Brian Cannon, Executive Director of OneVirginia2021, was very enthusiastic about the proposed amendment, saying that “This is the most comprehensive reform ever passed through a state legislature.” OneVirginia2021 believed that powerful computerized mapping tools and detailed demographic data in the past had turned district boundary mapmaking into a weapon to keep the party in power from being elected out, as well as giving incumbents the advantage over outside challengers.
Although OneVirginia2021 has a budget under a half-million, with donations averaging $100, they have created 10 regional chapters and garnered over 1,000 core volunteers to collect 100,000 petition signers to support an independent redistricting commission, which would use a transparent process and clear rules that protect communities. They then laid out, in Brian’s words, “a close-to-perfect kind of plan that we thought they (the General Assembly) could use. It served as a marker, though we are far from perfect in what we got.”

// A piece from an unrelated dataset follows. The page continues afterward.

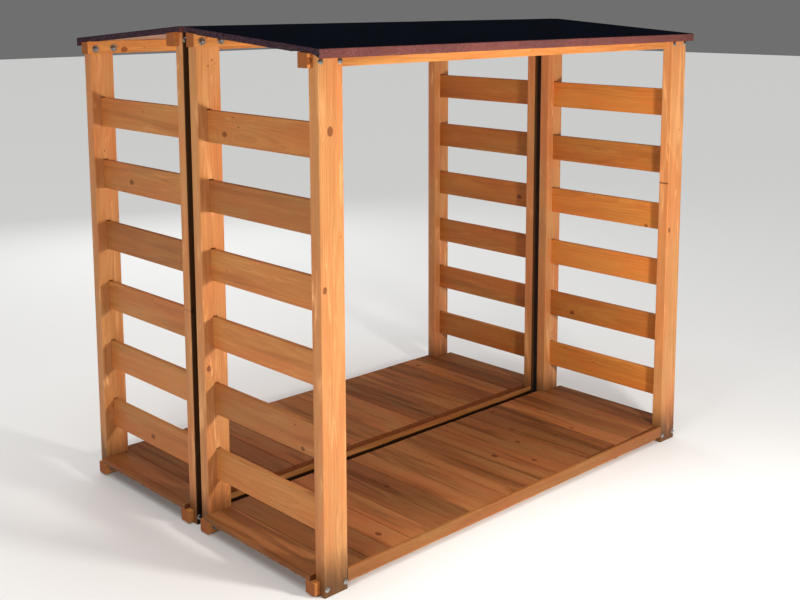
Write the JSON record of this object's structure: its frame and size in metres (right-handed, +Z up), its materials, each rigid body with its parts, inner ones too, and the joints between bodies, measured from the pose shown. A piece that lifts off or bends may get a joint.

Another grassroots organization, the New Virginia Majority, has also played an instrumental role in pushing for redistricting reforms. Jamaa Bickley King, the board chair of NVM has been quoted as saying “While various plans have been put forward, we at New Virginia Majority believe that the only way to remedy the blatant racial discrimination that took place is to ensure a new map maximizes the voting power of minority communities.” NVM hired a national data firm, TargetSmart, to construct a map that respected communities of color and communities of interest and introduced it to the General Assembly as an alternative redistricting map.
Although appreciative of what the General Assembly proposed, Tram Nguyen, Co-Executive Director of NVM, still has concerns, which she believes should be addressed in next year’s legislature’s session. They have introduced redistricting criteria legislation to provide clearer district guidelines and make-up of the commission. Nguyen says, “We must make sure the voices of racial and language minority populations are not ignored in this process.” These clarifications of the proposal would be administrative guidelines, and hence could be passed by the General Assembly without violating the rule denying any amendments being made to what was passed this year.

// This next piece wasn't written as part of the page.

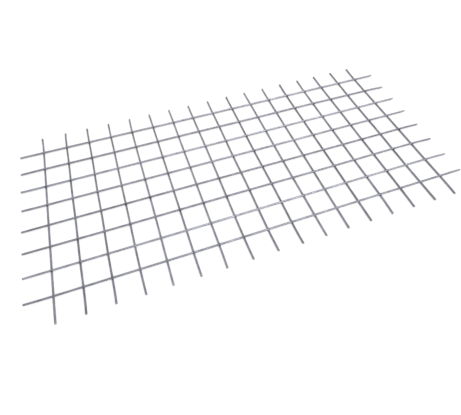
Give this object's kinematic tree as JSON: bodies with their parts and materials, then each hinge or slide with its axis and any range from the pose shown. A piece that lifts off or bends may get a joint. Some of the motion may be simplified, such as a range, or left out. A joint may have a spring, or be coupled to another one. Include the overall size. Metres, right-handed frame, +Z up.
{
  "type": "welded wire mesh panel",
  "caption": "Flat card of welded steel wire mesh: a layer of long wires across a layer of cross wires, with free wire ends all round.",
  "frame": {"origin": "on the surface that the panel lies on, under the middle of the panel", "axes": "+X along the long wires, +Y along the cross wires, +Z up from the cross wires to the long wires"},
  "size_m": [1, 0.5, 0.0073],
  "materials": {
    "drawn_wire": "bare drawn steel wire, bluish grey, satin, with a darker weld at each crossing"
  },
  "bodies": {
    "root": {"mesh_panel": "drawn_wire"}
  },
  "joints": []
}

While both NVM and OneVirginia2021 pushed for an independent commission to draw the districts instead of legislators, they didn’t get that since legislators compose half of the commission membership. However, they strongly approved of commission’s transparency provisions. Those elements consist of requiring the commission to have open public meetings and to hold at least three public hearings in different parts of the Commonwealth and to have all records and documents associated with the Commission’s work be available to the public. These measures provide community organizations to mobilize residents to express their support or displeasure on the administrative rules that will guide the commission’s operations.
The Republican-controlled legislature was motivated to create the commission after they lost 15 house seats in the 2017 elections when they had said they expected to lose no more than five. They were facing a real possibility and still do, that the Democrats could control the General Assembly and use gerrymandering to their own advantage just as the Republicans had been doing.

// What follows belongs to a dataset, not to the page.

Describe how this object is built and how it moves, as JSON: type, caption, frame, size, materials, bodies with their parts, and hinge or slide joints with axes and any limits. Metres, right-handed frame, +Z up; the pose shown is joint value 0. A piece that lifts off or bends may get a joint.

Those electoral victories were due in large part to the efforts of the New Virginia Majority registering 140,000 new voters the prior year. By targeting low voter turnout communities, like people of color and young people, and lower income folks of all color, they helped overwhelming defeat the Republican-backed “Right-to-Work” constitutional amendment at the polls in 2016, winning the vote in every county. NVM continues to register voters and is expecting that their “get out the vote” effort will result in several hundred thousand new voters in 2020 when the constitutional amendment creating the redistricting commission comes on the ballot.
Winning elections is more than just increasing the number of voters, it’s about reflecting the public’s wishes. The desire for more accountability is a non-partisan issue. The Brennan Center for Justice reported that a poll taken last December by Virginia’s Wason Center for Public Policy found that 78% of Virginia voters support a constitutional amendment to create a non-partisan redistricting commission. But the message must be delivered with bipartisan support because past polling has shown that the public is suspicious of political parties using democratic “reforms” to promote their own advantage. Although an all citizen independent redistricting commission would probably receive the most public support, this one’s bi-partisan structure will likely be seen by voters as moving in the right direction, particularly if there are good administrative guidelines.
It is also critical that the public’s wishes be informed of their constitutional rights, which ultimately are determined by the courts. It’s about safeguarding our liberty. The initial force that made Virginia’s elections more accountable to all citizens resulted from a Federal Court ruling in 2016, which found that their Congressional boundaries were discriminatory against black communities. New boundaries used in the 2018 election resulted in 3 of the 11 seats in Congress flipping from Republican to Democrat. A separate court decision in 2017, came to that same conclusion for state house seats and over 20 house district boundaries were redrawn.
Democracies do not sleep. They are dynamic organizations, pushed by technical innovations, demographic fluctuation, and economic cycles. These all contribute to improving or hindering citizens access to the polls. For that reason, it is necessary to continually evaluate if voter access is being maximized. After redistricting, it is the next challenge that state governments must move onto. In Virginia’s last General Assembly session four automatic voter registration bills failed in committee, as did six no-excuse absentee voting – early voting bills and seven vote-by-mail ones. If the Democrats have a majority in either chamber, it will be incumbent upon them to take up and pass these measures where they can.
There is no final victory in keeping our democracy alive, there is only constant diligence to care for it, or else it will slip away.